● Task description:
Print exactly those lines that run from the beginning of the data to the line bearing "Vector = FreeCAD.Vector", inclusive.

[Records excerpted from a collection]
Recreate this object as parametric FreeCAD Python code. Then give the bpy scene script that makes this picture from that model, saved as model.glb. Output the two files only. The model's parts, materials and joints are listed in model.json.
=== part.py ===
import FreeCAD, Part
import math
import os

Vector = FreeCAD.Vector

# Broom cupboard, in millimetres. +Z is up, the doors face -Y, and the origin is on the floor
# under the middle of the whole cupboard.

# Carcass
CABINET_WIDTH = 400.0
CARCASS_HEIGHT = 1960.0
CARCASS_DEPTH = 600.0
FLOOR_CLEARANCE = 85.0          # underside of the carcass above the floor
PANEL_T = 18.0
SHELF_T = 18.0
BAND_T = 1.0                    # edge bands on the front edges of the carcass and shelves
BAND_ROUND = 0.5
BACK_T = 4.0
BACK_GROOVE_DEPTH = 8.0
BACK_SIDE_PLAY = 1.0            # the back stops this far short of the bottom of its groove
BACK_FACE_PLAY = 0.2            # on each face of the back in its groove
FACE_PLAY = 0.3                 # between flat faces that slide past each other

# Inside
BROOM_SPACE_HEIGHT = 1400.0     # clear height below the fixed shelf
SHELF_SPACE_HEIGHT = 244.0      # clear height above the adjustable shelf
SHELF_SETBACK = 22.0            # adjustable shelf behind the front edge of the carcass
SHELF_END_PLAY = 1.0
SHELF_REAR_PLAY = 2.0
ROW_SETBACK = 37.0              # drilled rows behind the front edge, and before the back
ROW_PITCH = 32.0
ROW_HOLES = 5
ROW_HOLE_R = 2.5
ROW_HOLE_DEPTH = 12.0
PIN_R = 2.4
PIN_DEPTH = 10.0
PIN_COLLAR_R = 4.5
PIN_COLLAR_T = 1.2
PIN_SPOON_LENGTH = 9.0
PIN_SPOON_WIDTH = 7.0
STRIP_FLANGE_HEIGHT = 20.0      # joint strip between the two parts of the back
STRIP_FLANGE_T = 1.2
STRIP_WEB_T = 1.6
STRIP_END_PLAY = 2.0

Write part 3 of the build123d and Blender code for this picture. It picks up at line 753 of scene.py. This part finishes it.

● Task answer:
Recreate this object as parametric FreeCAD Python code. Then give the bpy scene script that makes this picture from that model, saved as model.glb. Output the two files only. The model's parts, materials and joints are listed in model.json.
=== part.py ===
import FreeCAD, Part
import math
import os

Vector = FreeCAD.Vector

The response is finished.